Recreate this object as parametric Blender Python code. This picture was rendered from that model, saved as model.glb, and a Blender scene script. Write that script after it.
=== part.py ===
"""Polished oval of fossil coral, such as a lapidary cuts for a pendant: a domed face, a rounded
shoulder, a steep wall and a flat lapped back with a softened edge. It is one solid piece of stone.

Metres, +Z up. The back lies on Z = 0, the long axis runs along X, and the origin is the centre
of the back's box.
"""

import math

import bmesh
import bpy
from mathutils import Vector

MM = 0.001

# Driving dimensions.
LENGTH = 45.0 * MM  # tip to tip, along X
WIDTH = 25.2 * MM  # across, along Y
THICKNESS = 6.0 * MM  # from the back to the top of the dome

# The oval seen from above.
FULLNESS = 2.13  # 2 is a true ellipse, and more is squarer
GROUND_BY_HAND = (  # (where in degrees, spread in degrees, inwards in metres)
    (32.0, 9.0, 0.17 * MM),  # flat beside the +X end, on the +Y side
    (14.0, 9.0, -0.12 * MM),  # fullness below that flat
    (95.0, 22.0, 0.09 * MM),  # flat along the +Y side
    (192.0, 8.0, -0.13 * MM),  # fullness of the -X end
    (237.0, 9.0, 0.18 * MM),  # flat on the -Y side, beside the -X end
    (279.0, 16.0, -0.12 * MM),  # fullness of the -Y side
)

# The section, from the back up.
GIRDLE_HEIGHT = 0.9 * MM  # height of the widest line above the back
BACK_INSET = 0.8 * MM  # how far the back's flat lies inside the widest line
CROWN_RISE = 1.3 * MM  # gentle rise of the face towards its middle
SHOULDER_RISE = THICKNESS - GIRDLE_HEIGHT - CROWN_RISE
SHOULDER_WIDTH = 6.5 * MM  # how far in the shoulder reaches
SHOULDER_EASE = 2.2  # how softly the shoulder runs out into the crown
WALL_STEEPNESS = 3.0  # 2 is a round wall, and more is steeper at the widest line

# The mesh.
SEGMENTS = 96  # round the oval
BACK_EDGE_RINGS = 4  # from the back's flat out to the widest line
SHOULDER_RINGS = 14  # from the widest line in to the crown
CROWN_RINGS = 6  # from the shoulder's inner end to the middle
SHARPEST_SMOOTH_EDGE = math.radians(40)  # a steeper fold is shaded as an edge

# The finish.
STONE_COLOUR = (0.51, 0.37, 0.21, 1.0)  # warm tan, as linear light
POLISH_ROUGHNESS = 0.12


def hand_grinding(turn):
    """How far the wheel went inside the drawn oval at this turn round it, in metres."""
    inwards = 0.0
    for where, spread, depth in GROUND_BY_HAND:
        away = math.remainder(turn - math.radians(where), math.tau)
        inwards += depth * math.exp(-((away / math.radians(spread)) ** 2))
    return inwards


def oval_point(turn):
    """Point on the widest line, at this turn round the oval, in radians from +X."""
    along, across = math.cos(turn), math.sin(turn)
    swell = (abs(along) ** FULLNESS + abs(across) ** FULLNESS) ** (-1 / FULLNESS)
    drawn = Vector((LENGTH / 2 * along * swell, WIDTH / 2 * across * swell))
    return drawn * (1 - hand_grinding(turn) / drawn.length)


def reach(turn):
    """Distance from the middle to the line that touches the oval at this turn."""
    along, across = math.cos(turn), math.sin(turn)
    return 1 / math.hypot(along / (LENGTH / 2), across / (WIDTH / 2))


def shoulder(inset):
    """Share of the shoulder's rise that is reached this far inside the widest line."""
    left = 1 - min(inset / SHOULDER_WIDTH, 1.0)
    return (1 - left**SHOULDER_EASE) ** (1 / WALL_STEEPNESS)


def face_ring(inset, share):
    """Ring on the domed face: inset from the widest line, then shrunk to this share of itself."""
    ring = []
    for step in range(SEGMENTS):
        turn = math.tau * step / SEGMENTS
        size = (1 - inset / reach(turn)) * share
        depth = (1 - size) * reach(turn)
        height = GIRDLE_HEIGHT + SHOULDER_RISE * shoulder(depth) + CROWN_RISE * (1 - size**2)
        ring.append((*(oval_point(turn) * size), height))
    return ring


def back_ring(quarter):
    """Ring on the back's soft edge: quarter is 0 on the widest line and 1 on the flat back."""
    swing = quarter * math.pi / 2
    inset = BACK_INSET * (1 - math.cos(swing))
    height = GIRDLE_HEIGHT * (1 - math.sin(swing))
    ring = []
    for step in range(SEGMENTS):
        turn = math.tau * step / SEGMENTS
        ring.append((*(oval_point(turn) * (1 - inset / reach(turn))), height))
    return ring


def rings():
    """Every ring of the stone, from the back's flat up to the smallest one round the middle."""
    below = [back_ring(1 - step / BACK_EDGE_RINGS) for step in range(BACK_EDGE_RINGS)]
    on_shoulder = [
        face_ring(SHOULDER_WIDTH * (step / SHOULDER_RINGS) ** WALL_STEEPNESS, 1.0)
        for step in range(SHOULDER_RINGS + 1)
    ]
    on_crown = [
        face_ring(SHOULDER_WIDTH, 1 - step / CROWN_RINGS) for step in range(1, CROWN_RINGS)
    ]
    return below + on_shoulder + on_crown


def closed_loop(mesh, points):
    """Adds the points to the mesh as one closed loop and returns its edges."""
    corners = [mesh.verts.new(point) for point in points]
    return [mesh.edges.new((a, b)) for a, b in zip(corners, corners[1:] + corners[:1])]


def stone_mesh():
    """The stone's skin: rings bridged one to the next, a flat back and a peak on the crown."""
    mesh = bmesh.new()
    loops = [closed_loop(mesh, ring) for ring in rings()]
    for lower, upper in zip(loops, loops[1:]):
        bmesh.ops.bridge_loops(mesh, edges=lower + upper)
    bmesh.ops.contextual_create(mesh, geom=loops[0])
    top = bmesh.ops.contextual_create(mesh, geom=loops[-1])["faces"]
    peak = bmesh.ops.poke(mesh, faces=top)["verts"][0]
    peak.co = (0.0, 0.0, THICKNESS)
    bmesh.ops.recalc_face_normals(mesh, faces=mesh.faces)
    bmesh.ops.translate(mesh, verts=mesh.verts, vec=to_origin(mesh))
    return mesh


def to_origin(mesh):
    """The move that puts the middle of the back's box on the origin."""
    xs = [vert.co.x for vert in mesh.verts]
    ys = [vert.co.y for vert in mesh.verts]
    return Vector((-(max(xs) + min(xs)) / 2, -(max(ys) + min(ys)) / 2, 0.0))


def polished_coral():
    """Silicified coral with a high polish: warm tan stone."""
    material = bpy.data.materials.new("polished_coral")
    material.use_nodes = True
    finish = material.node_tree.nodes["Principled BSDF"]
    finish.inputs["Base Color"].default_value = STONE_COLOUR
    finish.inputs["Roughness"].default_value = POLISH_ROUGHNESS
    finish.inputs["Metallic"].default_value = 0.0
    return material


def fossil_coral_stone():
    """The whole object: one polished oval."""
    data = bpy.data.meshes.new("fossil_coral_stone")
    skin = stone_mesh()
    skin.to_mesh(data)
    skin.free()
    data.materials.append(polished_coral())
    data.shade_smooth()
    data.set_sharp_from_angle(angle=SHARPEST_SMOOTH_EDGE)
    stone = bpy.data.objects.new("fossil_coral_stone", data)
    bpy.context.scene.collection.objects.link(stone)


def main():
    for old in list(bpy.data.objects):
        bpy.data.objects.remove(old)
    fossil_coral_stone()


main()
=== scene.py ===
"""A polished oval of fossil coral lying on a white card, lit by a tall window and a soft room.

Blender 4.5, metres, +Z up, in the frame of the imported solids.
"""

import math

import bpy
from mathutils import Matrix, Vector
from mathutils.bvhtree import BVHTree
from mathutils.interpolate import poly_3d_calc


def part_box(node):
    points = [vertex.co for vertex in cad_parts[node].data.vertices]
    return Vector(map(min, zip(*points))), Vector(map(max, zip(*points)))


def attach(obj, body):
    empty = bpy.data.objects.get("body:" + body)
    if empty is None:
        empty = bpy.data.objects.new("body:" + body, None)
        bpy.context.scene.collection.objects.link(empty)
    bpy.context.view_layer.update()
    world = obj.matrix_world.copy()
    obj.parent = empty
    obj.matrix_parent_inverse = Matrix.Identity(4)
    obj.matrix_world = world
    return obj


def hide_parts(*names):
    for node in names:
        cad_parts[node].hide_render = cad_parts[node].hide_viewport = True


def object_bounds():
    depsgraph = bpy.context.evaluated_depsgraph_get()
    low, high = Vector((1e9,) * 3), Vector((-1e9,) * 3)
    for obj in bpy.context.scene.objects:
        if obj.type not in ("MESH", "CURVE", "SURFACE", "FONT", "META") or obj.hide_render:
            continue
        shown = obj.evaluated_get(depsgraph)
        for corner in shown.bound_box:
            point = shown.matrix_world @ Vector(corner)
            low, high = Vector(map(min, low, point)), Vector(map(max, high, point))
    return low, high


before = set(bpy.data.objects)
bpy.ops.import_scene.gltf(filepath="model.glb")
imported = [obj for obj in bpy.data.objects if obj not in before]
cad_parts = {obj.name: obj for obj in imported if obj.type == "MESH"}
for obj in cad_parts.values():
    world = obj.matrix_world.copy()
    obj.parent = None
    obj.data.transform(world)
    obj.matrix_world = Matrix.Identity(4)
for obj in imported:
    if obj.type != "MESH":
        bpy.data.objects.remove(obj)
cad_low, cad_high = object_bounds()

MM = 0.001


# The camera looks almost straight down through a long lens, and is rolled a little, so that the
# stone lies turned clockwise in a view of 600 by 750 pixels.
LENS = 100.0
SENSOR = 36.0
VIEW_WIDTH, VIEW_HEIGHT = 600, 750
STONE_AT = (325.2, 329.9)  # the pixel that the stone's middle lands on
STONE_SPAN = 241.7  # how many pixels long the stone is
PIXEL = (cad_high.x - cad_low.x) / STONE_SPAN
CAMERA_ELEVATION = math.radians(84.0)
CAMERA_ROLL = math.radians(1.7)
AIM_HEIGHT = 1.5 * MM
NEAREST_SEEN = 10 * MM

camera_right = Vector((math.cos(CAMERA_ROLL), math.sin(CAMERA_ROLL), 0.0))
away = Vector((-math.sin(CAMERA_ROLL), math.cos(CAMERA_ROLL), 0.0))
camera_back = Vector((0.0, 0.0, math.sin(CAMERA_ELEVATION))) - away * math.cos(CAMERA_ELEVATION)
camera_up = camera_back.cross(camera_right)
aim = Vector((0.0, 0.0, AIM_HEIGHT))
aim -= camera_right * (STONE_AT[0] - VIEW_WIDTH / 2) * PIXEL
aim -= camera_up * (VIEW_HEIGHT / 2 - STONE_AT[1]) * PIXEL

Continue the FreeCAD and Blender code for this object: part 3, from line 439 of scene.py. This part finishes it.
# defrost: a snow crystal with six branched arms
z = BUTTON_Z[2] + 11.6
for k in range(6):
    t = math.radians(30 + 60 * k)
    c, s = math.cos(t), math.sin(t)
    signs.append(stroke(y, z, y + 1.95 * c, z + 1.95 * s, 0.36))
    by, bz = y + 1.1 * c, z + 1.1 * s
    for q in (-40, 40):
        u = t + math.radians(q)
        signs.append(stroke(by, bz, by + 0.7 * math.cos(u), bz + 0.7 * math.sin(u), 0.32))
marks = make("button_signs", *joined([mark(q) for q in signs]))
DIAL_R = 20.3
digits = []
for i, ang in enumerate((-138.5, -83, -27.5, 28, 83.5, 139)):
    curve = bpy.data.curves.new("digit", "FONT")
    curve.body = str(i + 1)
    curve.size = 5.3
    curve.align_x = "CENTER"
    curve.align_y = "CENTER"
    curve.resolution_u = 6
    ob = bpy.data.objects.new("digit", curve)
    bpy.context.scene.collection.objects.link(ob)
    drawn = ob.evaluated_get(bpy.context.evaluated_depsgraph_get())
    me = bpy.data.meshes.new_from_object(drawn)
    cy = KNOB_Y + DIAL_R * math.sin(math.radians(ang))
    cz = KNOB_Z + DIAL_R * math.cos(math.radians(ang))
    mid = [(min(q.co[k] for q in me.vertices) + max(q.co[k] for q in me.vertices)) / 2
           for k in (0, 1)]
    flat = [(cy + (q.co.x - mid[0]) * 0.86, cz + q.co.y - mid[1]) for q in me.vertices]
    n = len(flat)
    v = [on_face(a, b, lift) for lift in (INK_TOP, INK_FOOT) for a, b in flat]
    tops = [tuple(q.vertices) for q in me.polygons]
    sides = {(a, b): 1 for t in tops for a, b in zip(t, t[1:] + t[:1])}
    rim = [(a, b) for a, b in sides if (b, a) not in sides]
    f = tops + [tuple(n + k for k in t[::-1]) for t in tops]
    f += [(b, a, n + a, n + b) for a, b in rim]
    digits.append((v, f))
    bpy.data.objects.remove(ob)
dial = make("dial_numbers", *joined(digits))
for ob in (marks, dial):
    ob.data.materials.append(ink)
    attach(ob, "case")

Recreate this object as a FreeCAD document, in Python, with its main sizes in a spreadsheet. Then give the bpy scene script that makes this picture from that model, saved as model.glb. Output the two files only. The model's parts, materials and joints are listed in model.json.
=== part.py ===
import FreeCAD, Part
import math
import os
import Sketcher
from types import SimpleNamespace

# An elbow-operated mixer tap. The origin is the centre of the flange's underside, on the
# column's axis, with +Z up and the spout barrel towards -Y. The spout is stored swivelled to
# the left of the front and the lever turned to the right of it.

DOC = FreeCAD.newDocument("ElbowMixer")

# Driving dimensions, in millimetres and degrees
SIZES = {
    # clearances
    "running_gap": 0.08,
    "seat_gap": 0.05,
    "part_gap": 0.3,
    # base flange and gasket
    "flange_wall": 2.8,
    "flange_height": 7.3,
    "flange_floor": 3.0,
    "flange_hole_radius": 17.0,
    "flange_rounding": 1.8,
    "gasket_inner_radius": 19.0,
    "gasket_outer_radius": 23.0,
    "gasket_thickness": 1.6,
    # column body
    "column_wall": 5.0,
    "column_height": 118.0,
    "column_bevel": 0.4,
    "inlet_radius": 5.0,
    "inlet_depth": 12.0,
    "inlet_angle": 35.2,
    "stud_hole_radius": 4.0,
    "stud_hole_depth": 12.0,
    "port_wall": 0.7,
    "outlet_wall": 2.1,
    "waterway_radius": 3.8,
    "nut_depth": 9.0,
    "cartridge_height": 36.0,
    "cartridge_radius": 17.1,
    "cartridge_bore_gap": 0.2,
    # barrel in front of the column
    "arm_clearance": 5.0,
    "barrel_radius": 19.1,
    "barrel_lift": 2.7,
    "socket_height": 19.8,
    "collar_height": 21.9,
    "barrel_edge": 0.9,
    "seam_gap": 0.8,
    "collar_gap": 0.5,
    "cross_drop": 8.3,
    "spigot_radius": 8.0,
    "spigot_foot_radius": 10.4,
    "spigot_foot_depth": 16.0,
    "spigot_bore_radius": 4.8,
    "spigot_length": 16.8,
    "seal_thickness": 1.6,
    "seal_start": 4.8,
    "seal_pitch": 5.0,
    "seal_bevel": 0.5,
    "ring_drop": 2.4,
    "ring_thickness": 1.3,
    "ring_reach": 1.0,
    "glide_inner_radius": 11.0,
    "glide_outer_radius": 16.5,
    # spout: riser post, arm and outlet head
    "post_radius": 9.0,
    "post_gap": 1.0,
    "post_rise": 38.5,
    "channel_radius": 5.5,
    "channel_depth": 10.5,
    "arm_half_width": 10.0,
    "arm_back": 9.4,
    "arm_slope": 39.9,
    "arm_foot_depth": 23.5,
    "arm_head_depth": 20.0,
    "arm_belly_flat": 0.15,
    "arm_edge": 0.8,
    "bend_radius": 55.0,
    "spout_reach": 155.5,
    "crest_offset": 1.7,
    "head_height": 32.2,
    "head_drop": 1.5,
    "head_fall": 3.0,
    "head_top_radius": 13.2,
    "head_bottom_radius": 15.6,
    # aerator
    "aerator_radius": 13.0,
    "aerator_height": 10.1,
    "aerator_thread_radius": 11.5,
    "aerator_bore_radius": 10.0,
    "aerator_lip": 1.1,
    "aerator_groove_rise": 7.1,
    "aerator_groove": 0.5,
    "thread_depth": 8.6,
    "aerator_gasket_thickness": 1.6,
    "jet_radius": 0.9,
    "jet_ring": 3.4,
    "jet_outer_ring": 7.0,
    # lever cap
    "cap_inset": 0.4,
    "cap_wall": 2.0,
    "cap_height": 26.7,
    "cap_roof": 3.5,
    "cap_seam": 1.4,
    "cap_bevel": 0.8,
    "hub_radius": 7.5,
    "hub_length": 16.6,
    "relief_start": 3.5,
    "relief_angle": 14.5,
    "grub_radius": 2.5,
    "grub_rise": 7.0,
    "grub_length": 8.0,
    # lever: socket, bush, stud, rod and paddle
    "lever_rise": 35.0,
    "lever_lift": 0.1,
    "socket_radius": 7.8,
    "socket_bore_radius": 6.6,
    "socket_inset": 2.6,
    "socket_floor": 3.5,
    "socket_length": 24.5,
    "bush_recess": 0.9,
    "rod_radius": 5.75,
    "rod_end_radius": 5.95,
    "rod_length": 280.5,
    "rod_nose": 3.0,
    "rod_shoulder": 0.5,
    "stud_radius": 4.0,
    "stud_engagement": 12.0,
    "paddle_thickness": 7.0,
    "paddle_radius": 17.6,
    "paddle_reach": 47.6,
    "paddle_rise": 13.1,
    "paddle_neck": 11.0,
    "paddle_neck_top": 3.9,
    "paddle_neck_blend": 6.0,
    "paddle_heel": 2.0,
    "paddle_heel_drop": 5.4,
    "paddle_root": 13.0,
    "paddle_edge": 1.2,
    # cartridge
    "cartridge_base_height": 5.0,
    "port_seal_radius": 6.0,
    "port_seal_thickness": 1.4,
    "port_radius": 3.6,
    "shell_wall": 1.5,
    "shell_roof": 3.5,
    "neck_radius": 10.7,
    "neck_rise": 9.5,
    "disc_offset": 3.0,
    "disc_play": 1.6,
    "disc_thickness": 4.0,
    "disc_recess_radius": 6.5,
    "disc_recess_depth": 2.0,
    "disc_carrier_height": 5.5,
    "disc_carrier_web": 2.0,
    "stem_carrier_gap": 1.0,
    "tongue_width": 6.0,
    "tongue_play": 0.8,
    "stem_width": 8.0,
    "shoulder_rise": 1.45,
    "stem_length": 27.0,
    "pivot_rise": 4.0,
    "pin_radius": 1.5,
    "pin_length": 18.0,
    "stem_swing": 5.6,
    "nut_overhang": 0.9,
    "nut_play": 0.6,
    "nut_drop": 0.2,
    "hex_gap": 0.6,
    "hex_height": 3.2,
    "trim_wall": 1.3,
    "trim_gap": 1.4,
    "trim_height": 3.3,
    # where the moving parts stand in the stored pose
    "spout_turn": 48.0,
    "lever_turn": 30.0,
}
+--
◆ What is being asked
The line with "data.materials.append(polished_coral())" marks the start and the line with "points = [vertex.co" marks the end; transcribe every line in that stretch, unchanged.

◆ Solution to this problem
    data.materials.append(polished_coral())
    data.shade_smooth()
    data.set_sharp_from_angle(angle=SHARPEST_SMOOTH_EDGE)
    stone = bpy.data.objects.new("fossil_coral_stone", data)
    bpy.context.scene.collection.objects.link(stone)


def main():
    for old in list(bpy.data.objects):
        bpy.data.objects.remove(old)
    fossil_coral_stone()


main()
=== scene.py ===
"""A polished oval of fossil coral lying on a white card, lit by a tall window and a soft room.

Blender 4.5, metres, +Z up, in the frame of the imported solids.
"""

import math

import bpy
from mathutils import Matrix, Vector
from mathutils.bvhtree import BVHTree
from mathutils.interpolate import poly_3d_calc


def part_box(node):
    points = [vertex.co for vertex in cad_parts[node].data.vertices]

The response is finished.